There’s no need to shotgun this or stick to the initial in-house team’s setup. In-housing is less of an outcome and more of an ever-evolving process. 

There’s a photo on Unsplash by the photographer Cindy Tang of an intact, small blue house perched on top of a larger structure seemingly following some calamity: 

It’s a perfect metaphor for many in-housing efforts that may execute well functionally (within the blue house itself) but lack the foundation to really make a meaningful, sustainable difference in the organization (unidentified grey concrete structure). In-housing isn’t for everyone and there’s no one-size-fits-all model here; the key step on what is often a multi-year journey is understanding where the most attractive opportunities are for your organization. 

“I believe in bringing in-house the things that make sense to get you the most efficient. But I certainly don’t see in my tenure as the CMO ever saying we’re going to build out full creative capabilities in-house and we won’t use agencies. […] There’s pluses and minuses to it and for some brands it works, but for a lot of brands that hasn’t, and you’ve seen them reverse that model.”
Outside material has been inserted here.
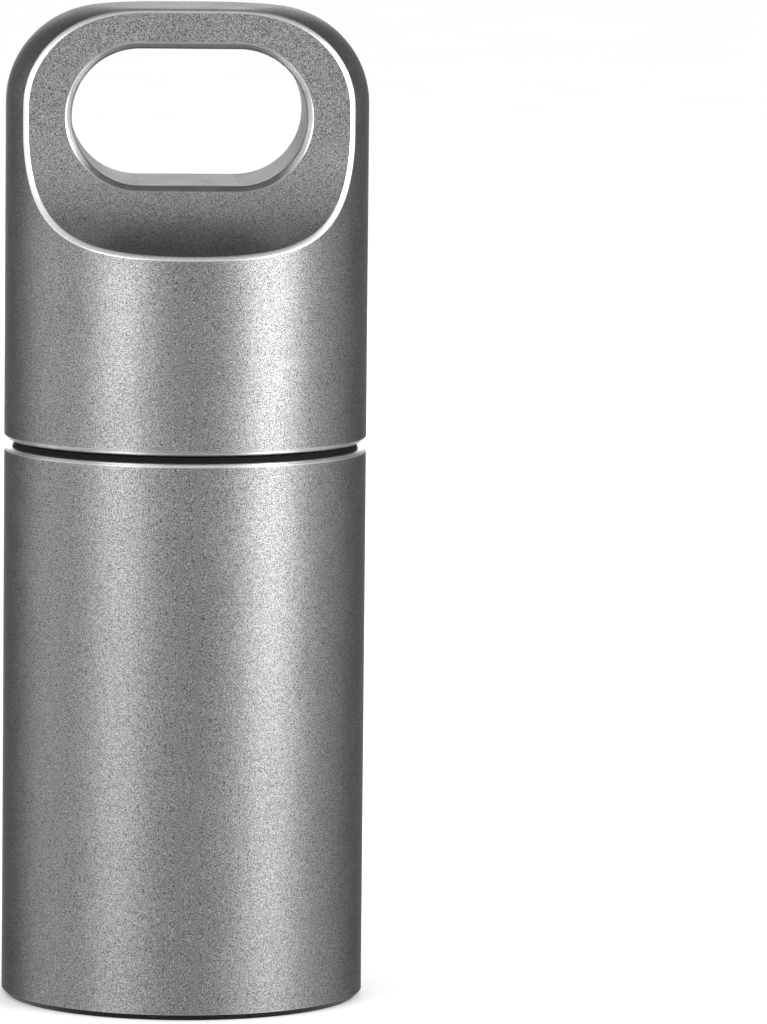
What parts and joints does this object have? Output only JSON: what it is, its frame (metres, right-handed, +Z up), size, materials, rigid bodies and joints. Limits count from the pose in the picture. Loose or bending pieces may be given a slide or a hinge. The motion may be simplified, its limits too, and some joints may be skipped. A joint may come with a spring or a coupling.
{
  "type": "travel pill organizer",
  "caption": "Round metal pocket pill case: threaded neck and black inner cup in a grey tube, under a screw-off round-shouldered cap with a slotted handle.",
  "frame": {"origin": "centre of the flat base, on the case's axis, where the case stands", "axes": "+Z up along the case's axis towards the handle; -Y is the front, which one of the handle's two flats faces; the handle's slot is long in X and runs through along Y"},
  "size_m": [0.028, 0.028, 0.0768],
  "materials": {
    "blasted_metal": "bead-blasted satin",
    "bright_steel": "bright turned",
    "black_gloss": "gloss",
    "black_rubber": "matte",
    "black_plastic": "moulded satin",
    "white_silicone": "soft matte"
  },
  "bodies": {
    "case": {"outer_shell": "blasted_metal", "base_plate": "blasted_metal", "neck_collar": "bright_steel", "inner_cup": "black_gloss", "shoulder_seal": "black_rubber"},
    "gasket": {"cap_gasket": "white_silicone"},
    "cap": {"cap_shell": "blasted_metal", "cap_insert": "black_plastic"}
  },
  "joints": [
    {"name": "cap_rise", "type": "slide", "parent": "case", "child": "gasket", "axis": [0, 0, 1], "range_m": [0, 0.016]},
    {"name": "cap_turn", "type": "hinge", "parent": "gasket", "child": "cap", "pos_m": [0, 0, 0.0433], "axis": [0, 0, 1], "range_deg": [0, 2880]}
  ],
  "couplings": [
    {"joint": "cap_rise", "follows": "cap_turn", "m_per_rad": 0.00031831}
  ]
}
-- Andrea Brimmer, CMO Ally Financial speaking with Digiday


One question:

Success in in-housing can vary from team to team; within a larger company multiple teams may be considering in-housing efforts simultaneously. In that scenario how do you ensure that vendors and partners operating within one functional area (e.g. media) don’t exert outsized influence over your overall direction, prioritization/sequencing, and level of investment?